PostPosted: Mon Jun 13, 2016 7:21 pm    Post subject: True bilingualism is tough Reply with quote

I was in a French immersion program from pre kindergarten to grade 12. Classes were in all French until grade 3. Technically i graduated with a certificate of bilingualism in French from high school.

I am not binlingual. Althogn i speak simple French when I need to. You need people, people around you speaking the second language all the time. In the summers there was no one at all to speak French with so I lost a bit every summer and had to catch up every fall.

True bilingualism requires constant reinforcement in both languages. And for most people that is tough. The only true bilingual people I know who speak English and French are people with parents who also speak both languages well.
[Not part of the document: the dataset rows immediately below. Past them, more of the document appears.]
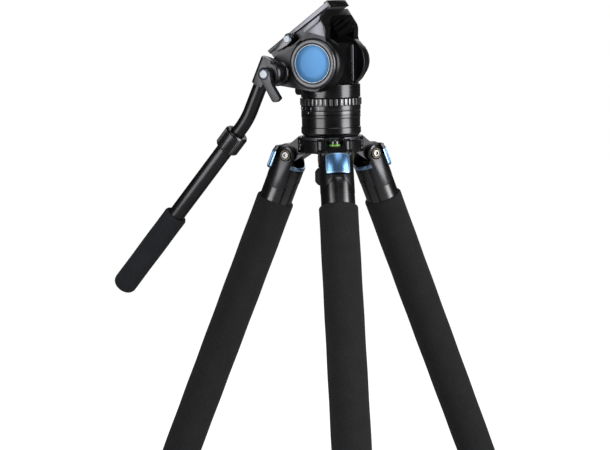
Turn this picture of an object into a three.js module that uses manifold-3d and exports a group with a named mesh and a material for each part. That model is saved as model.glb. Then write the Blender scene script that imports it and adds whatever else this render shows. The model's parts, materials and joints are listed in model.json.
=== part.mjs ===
// Photo and video tripod with a fluid head, in millimetres, +Z up.
// Origin: middle of the bounding box, on the floor that the feet stand on. The front leg points to -Y.
// Inside the model the tripod axis is x = y = 0 and z = 0 is the height of the three leg hinges.
import * as THREE from "three";
import { mergeVertices } from "three/addons/utils/BufferGeometryUtils.js";
import Module from "manifold-3d";

const wasm = await Module();
wasm.setup();

// ---- driving dimensions ----
const GAP = 0.3; // clearance between neighbouring pieces
const LEGS = [["front", -90], ["right", 30], ["left", 150]]; // name, azimuth in degrees
const SPLAY = 23.2; // leg angle from the vertical at rest, degrees
const HINGE_REACH = 43.2; // tripod axis to leg hinge
const LUG_RADIUS = 9.3; // spider lug round the hinge
const LUG_HALF = 10.3; // half width of the lug
const TOOTH_RADIUS = 12.0; // stop teeth round the hinge
const EAR_RADIUS = 8.8; // round top of the yoke's ears
const SLOT_HALF = 10.7; // half width of the yoke's slot
const SLOT_FLOOR = -12.4;
const YOKE_RADIUS = 16.9;
const YOKE_END = -31; // lower edge of the yoke's sleeve
const TUBE_RADII = [16.2, 14.0, 12.0]; // outer radii of the three leg stages
const TUBE_WALL = 1.5;
const STAGE_ENDS = [-505, -548, -600]; // lower ends of the stages, legs closed
const STAGE_TOPS = [-31.3, -62, -66];
const FOAM_RADIUS = 19.3;
const FOAM_TOP = -49.5;
const FOAM_END = -395;
const TAB_HALF = 11.9; // half width of the thumb tab
const TAB_END = -20.4; // lower edge of the thumb tab
const PIN_BORE = 3.3; // hole for a hinge pin or a clamp bolt
const MAIN_BORE = 5.3; // hole for the platform bolt
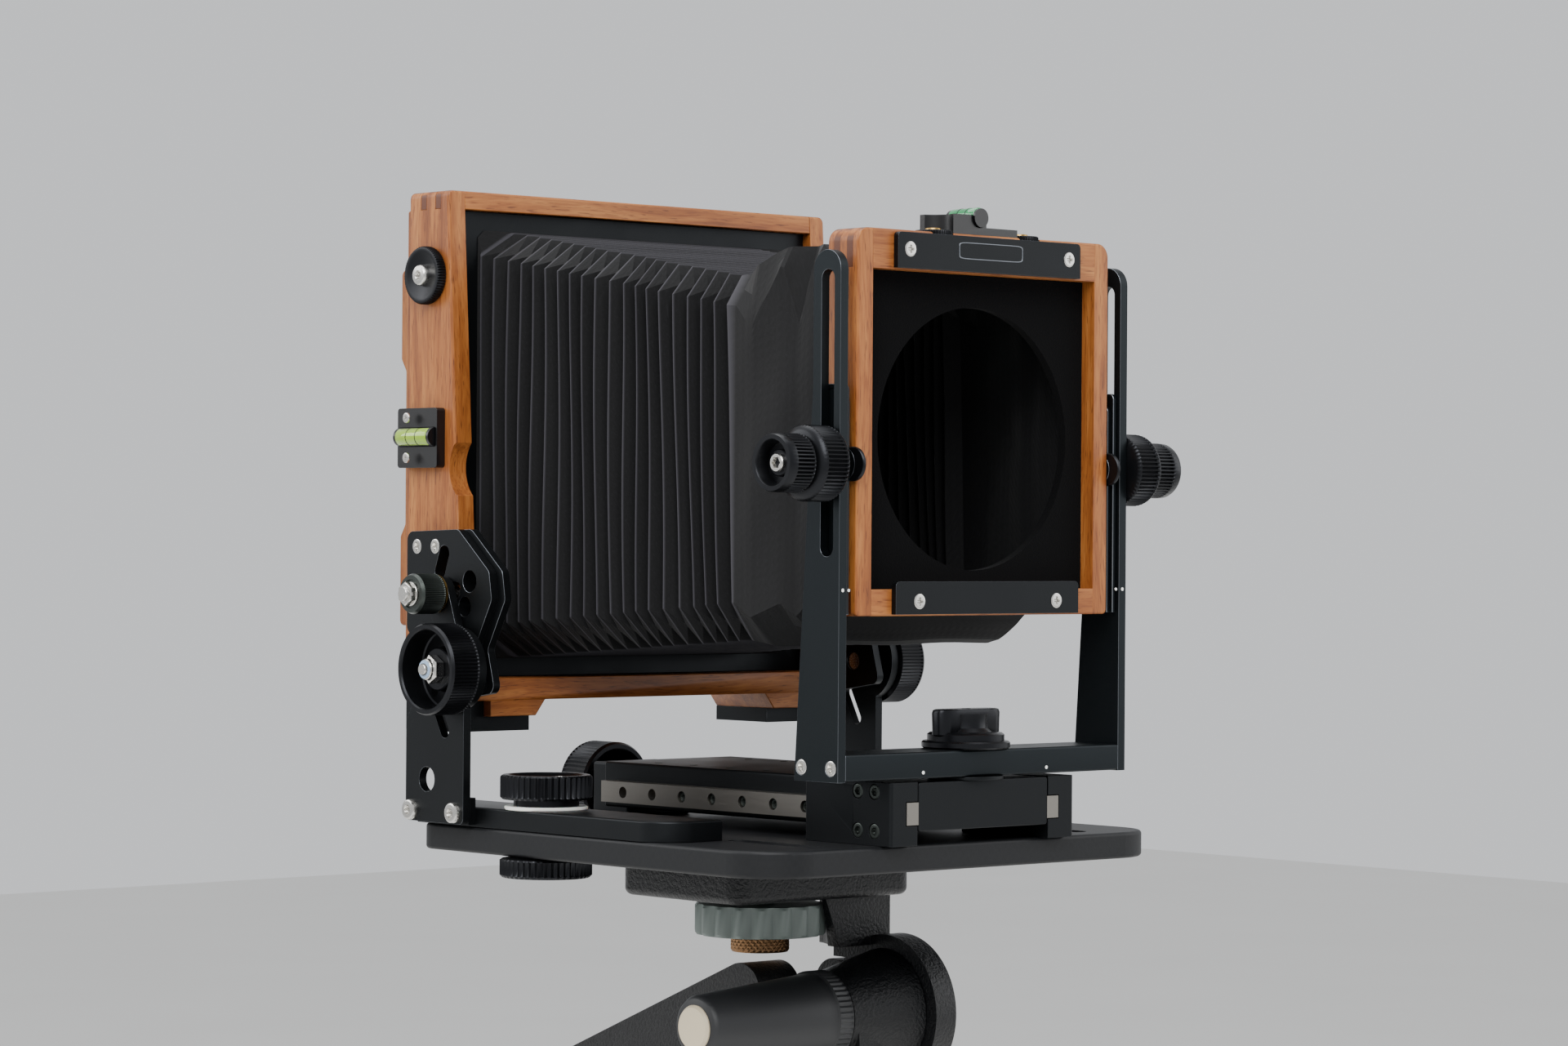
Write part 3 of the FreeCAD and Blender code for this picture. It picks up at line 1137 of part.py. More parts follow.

Many French immersion programs in Canada now require at least one parent in the home speak French before accepting the child.

Language is a living, breathing form of culture. To truly be bilingual you need to live and breath that culture day to day. Learning in a classroom is not enough to be bilingual - or least that has been my experience.

You can certainly learn to speak another language in a classroom, holding on to what you learned outside of the classroom long term requires regular practice in the second language. Or you lose it, not all of it, but certainly some of it, especially the grammar part.

I can still read and speak French okay (14 years of French during childhood did teach me French and its more like simple French now nothing too complex or technical). My grammar was never good, and its definitely where I lost the most once I finished French immersion.